We were extrememly nervous as we drove up to Molly's foster family's house and were trying hard to explain the situation to Samuel who at the time seemed completely nonplussed! We briefed him on being a big boy in Molly's house and explained that we wouldn't be staying long. When we arrived, Molly's social worker still hadn't arrived and we were greeted by Molly's foster carer and family who welcomed us warmly, if not nervously too. We were shown through to the playroom where Molly was with her young foster sibling and were greeted by a tiny little toddler girl who was bottom shuffling across the laminate flooring with a dummy in one hand and a bottle in the other. Straight away a sense of relief washed over me as I realised that she bore no resemblance to what I imagined Emilie might look like. I asked Molly if I could pick her up and, when she didn't refuse, I bent down and lifted her into my arms. Her body was stiff and jittery and she did not nestle into me as I might have expected a child of that age to do but neither did she try to wriggle free. I noticed straight away that she was very agitated and although she was sat happily on my knee whilst we chatted with her foster carer, she was not sat still - or even close. She was constantly jiggling, bouncing and twitching and a number of times she even launched herself backwards laughing at my shocked reaction. However, she did come to both John and I voluntarily, something that I would come to learn was very unexpected and not in her nature at that time. We spoke for a while with Molly's foster carer before the social worker arrived and we began discussing a transition plan. Over the next couple of days we would go and spend time with Molly building up to taking her out on our own. The following Wednesday she was to move in with us.
The transition week was surreal and exhausting. We enjoyed getting to know Molly but it was difficult not being able to implement our own routines and only seeing her for short periods of time. Samuel seemed to be adjusting well and they seemed comfortable in each other's company. We struggled with getting Molly used to eating solids. Coming from a placement of a large number of children she had only been used to eating purees and jar'd baby food and hadn't experienced finger food in any great amount. She initially refused to take any food from us apart from weetabix and puréed spaghetti bolognese so this is what she lived on for the first couple of weeks she was with us. She also threw everything; food, toys, drinks, clothes, dummies and supporting her to relax and let down her guard sufficiently to trust us was a very long process.
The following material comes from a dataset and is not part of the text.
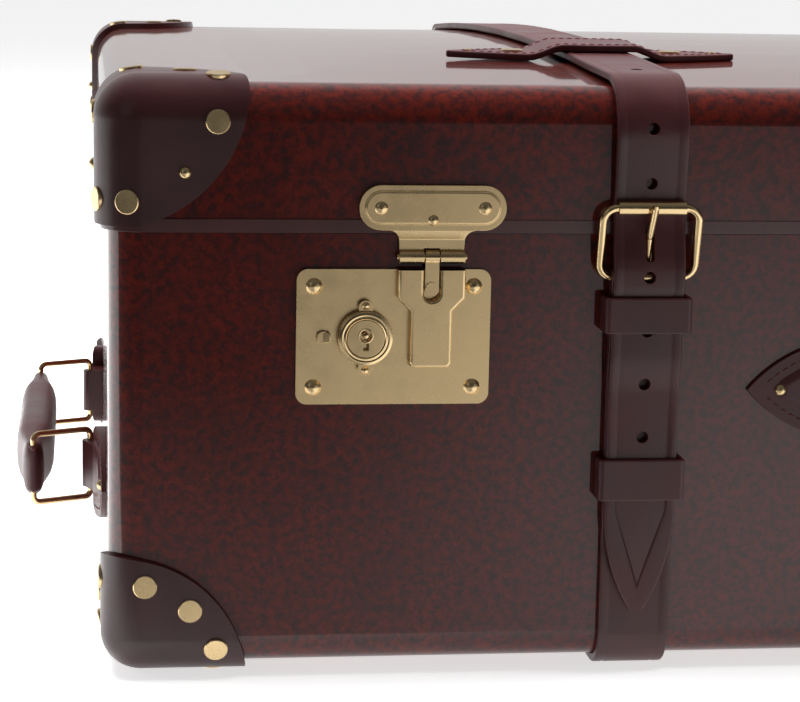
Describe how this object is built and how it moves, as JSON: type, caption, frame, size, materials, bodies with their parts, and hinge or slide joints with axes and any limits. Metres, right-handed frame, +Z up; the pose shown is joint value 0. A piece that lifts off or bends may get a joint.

The day Molly moved in was emotional for everyone involved. Her foster carer and I shared tears and hugs as we left the house but there was no reaction from Molly. I strapped her into to the back of the car and drove to pick Sam up from the toddler group that Faye had taken him to with Jasper. Molly clung to me for the rest of the day and cried every time I even tried to put her down. She was incredibly unsettled and had no idea what was going on around her. She would not, however, be cuddled to calm down. Instead she just wanted to be propped on my hip or sat on my knee - not being held as such but knowing that she was safe. Her sleep pattern was incredibly disrupted and we had an exhausting few months adjusting to her sleep disturbances and learning that she did not always need seeing to inspite of her noisy sleep patterns.
Her seeming detachment continued and although she would want to remain very close to me; in my arms or on my knee she did not want to snuggle up and would not allow me to be affectionate towards her. I had never experienced anything like this before and both Fran and Jan explained that it was normal for a child with Molly's needs and in her situation. Molly was obviously drawing comfort from her closeness to me and would simply not entertain the idea of going to anybody else but she did not know how to respond to cuddles and affection and these were completely out of her comfort zone. She would sit on my knee and take both my hands to ensure that they were firmly around her waist but would not want to be cradled or cuddled. We learnt very quickly that everything had to be on Molly's terms and we had to allow her to take the lead for everything - when she wanted to be picked up, when she wanted to be put down, when she wanted to be engaged with and when she wanted to be left alone. If we misread her signals we would be rewarded with the most tumultuous tantrums we had ever seen and one of us would need to sit on the floor close to Molly ready to intervene if she tried to hurt herself through rolling into something or pulling something on top of her. These outbursts could last for a good half an hour. We found responding to this completely alien to us as parents but supported her through it as much as we could. I was desperate to teach her how to be loved but I knew that this would take time.
When Molly had been with us for about four weeks she became ill. She started off refusing her bottle feeds which concerned me as she was still not eating any solids or finger foods and her bottles were the only thing sustaining her. Try as we might we couldn't get her to take her bottles. And then, after a day of this, she began being sick. Violently so. I called the out of hours GP service explaining that I thought Molly had a tummy bug but because she was our foster daughter I wanted her to be checked over straight away. I drove up to the walk in centre, gave in her name and went straight through to the treatment room. It was now approaching what was normally her bed time. Molly was obviously very weak and tired at this point and I expected her to become agitated and have a tantrum. Instead, as she was sat on my knee she turned to face me and nestled her head into my chest. She didn't go to sleep but remained perfectly still drawing comfort from the cuddle she was receiving. I am unable to put into words how much this gesture overwhelmed me but I knew at that point that we were one step closer to supporting Molly in learning to be loved.